“La alabanza
y la gloria y la sabiduría y la acción de gracias y el honor y el poder y la
fuerza son de nuestro Dios por los siglos de los siglos”. El libro del Apocalipsis, en la primera lectura, evocaba el servicio
cultual que tiene lugar en la presencia de Dios por parte de todos los que han
recibido de él la salvación y han sido admitidos a participar de su santidad.

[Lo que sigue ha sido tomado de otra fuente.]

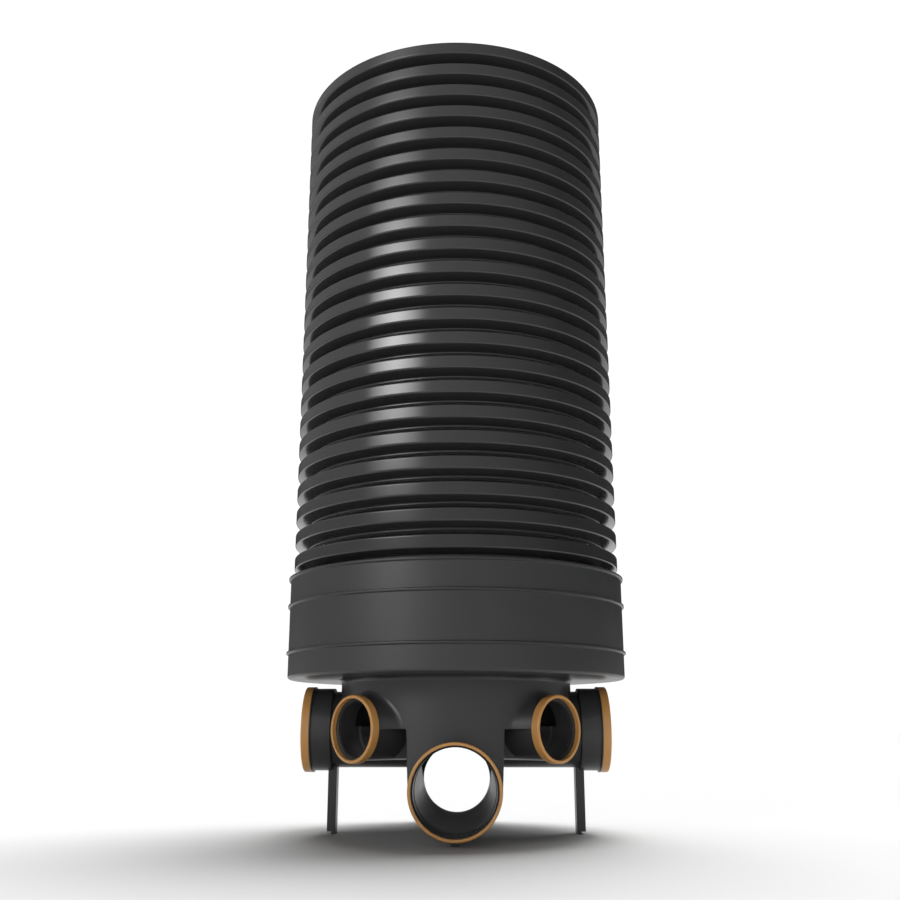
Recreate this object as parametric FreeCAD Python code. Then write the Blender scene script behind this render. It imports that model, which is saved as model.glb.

Con la palabra santidad, la Biblia intenta decir de alguna manera lo indecible
de Dios, indicando que éste está muy por encima de todo lo normal y caduco que
forma el universo en que vivimos. Pero esta santidad Dios no se la reserva como
algo propio y exclusivo, y por eso encontramos en la Biblia la invitación: “Sed
santos como yo soy santo”. Es en este sentido que Juan, el discípulo amado,
afirma hoy: “Mirad que amor nos ha tenido el Padre para llamarnos hijos de
Dios, pues lo somos”.
Consciente de esta realidad, la Iglesia de los creyentes, muy pronto aplicó el
epíteto de santo a aquellos bautizados que habían vivido su unión con Jesús de
forma plena no dudando incluso en ofrecer su misma vida para confesar su fe,
como fueron los mártires. Cuando la Iglesia alcanzó su pleno reconocimiento en
el mundo civil y político, el epíteto de santo se extendió también a otros
cristianos en los que se había manifestado de un modo especial la imagen del
mismo Jesús, hombres y mujeres de toda edad y condición.
El culto a los mártires primero y después el de los demás santos llamados
confesores, se localizaba sobre todo en el lugar de su sepultura, sobre el cual
muy pronto se edificaban iglesias o basílicas, en las que se congregaban los
fieles para la celebración de la eucaristía y de los demás sacramentos. Era toda la familia de los creyentes que se reunía alrededor del recuerdo
de aquel hermano o hermana que había dado un válido testimonio de su fe. Su aniversario se
celebraba precisamente o el mismo día de la muerte o el de su sepultura, y se
le llamaba día de su nacimiento para la vida eterna. La muerte de estos santos
se entendía como una entrada en la Jerusalén del cielo de la que habla tanto el
libro del Apocalipsis, en la cual los santos actúan de intercesores ante Dios
en favor del resto de los hermanos que continúan su lucha en el mundo. De este modo se fueron disponiendo los calendarios que establecían a lo
largo del año las diversas celebraciones.
En Roma y a comienzos del siglo VII, el papa Bonifacio IV quiso dedicar el
espléndido edificio circular que existe en el corazón de la ciudad eterna,
conocido como el Panteón, a Santa María y a todos los santos mártires, y el
aniversario de esta dedicación tenía lugar cada año el día 13 de mayo. En el
siglo VIII y en Inglaterra aparece una nueva celebración en honor de todos los
santos que tenía lugar el dia 1 de noviembre, y que se extendió rápidamente por
el imperio carolingio y más tarde por todo el occidente latino. En el siglo XI,
a esta celebración gozosa de los que habían participado plenamen-te en la
victora de Jesús, se añadió al día siguiente y, por obra del abad san Odilón de
Cluny, la conmemoración de todos los fieles difuntos. Es necesario evitar una
contraposición entre estas dos celebraciones como si a los difuntos no tuviesen
nada en común con los santos. Los santos son los que han sido oficialmente
presentados como tales, pero entre los que llamamos difuntos con toda seguridad
figuran personajes de una santidad extraordinaria, a pesar de que no hayan sido
proclamados tales.
Como dice el prefacio de hoy, caminemos alegres y guiados por la fe por la
senda que los santos nos han indicado, en espera de gozar con ellos de la
gloria que Dios ha prometido a todos los que lo amen y vivan según su voluntad.